Streusel-Topped Blueberry Muffins
Muffins:
- 1 1/2 C all-purpose flour
- 1 C whole wheat flour
- 1 C old fashioned oatmeal
- 1/2 C Splenda Sugar Blend for Baking
- 1 Tbs baking powder
- 1 tsp baking soda
- 1/4 tsp salt
- 2 C Dannon Light & Fit vanilla yogurt
- 1/2 C skim milk
- 3 Tbs unsweetened applesauce
- 2 tsp vanilla extract
- 1 large egg
- 1 1/2 C fresh blueberries
Streusel:
- 1/4 C all-purpose flour
- 1/4 C sliced almonds
- 1 Tbs Splenda Brown Sugar Blend
- 1 Tbs butter, melted
Preheat oven to 400°.
To prepare muffins, whisk together all-purpose flour, whole wheat flour, oats, Splenda Sugar Blend, baking powder, baking soda, and salt in a large bowl and make a well in center of mixture.

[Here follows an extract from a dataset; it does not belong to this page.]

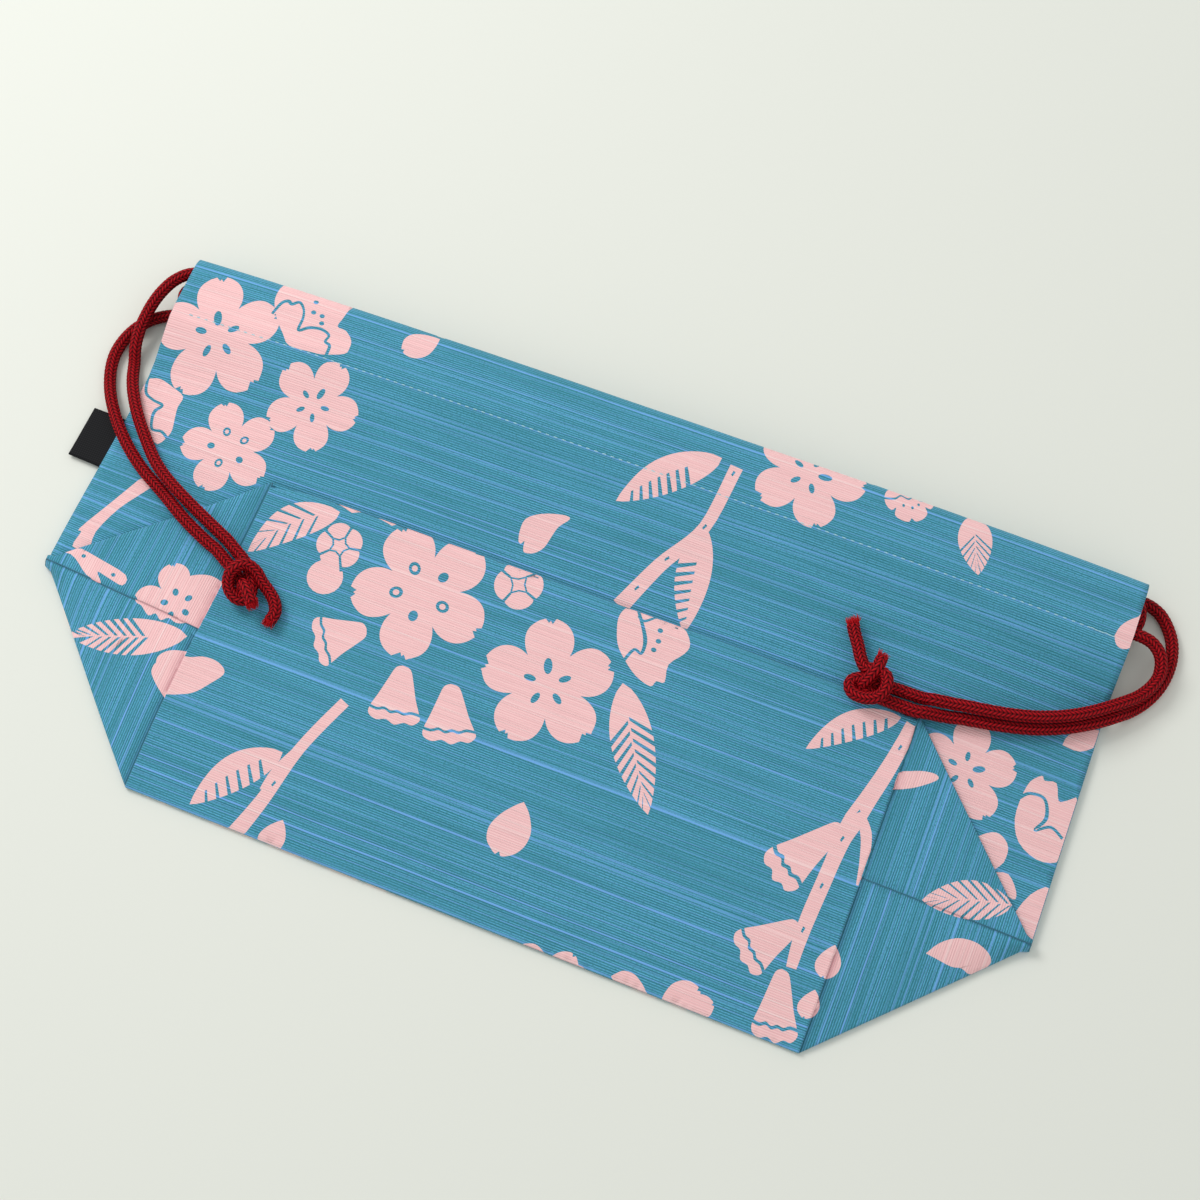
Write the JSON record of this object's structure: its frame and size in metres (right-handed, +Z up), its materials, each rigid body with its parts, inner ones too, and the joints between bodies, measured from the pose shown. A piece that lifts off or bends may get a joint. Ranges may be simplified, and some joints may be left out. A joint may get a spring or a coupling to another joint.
{
  "type": "drawstring lunch bag, lying flat",
  "caption": "Flat-folded drawstring bag of striped blue blossom-print cotton with a boxed bottom, red cords and a black side label.",
  "frame": {"origin": "under the middle of the flat bag, on the surface it lies on, measured without its cords", "axes": "+X across the bag from the labelled side, +Y from the bottom fold towards the mouth, +Z up"},
  "size_m": [0.3738, 0.183, 0.0193],
  "materials": {
    "bag_cloth": "striped cotton with pink blossom print",
    "cord": "braided crimson cord",
    "label": "black woven tape",
    "thread": "pale aqua sewing thread"
  },
  "bodies": {
    "root": {"bag_cloth": "bag_cloth", "left_drawcord": "cord", "right_drawcord": "cord", "left_knot": "cord", "right_knot": "cord", "side_label": "label", "front_casing_stitching": "thread", "back_casing_stitching": "thread"}
  },
  "joints": []
}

Combine yogurt, milk, oil, vanilla, and egg, stirring with a whisk.
Add yogurt mixture to flour mixture.
Stir just until moist.
Fold in blueberries.
Spoon batter into each of 24 muffin cups coated with cooking spray.
To prepare streusel, combine all-purpose flour, almonds, brown sugar blend, and butter (apparently I forgot to take a picture of this step--my apologies). Sprinkle evenly over batter.
Bake for 15 minutes or until muffins spring back when touched lightly in center. Cool in pans 10 minutes on a wire rack; remove from pans. Serve warm or at room temperature.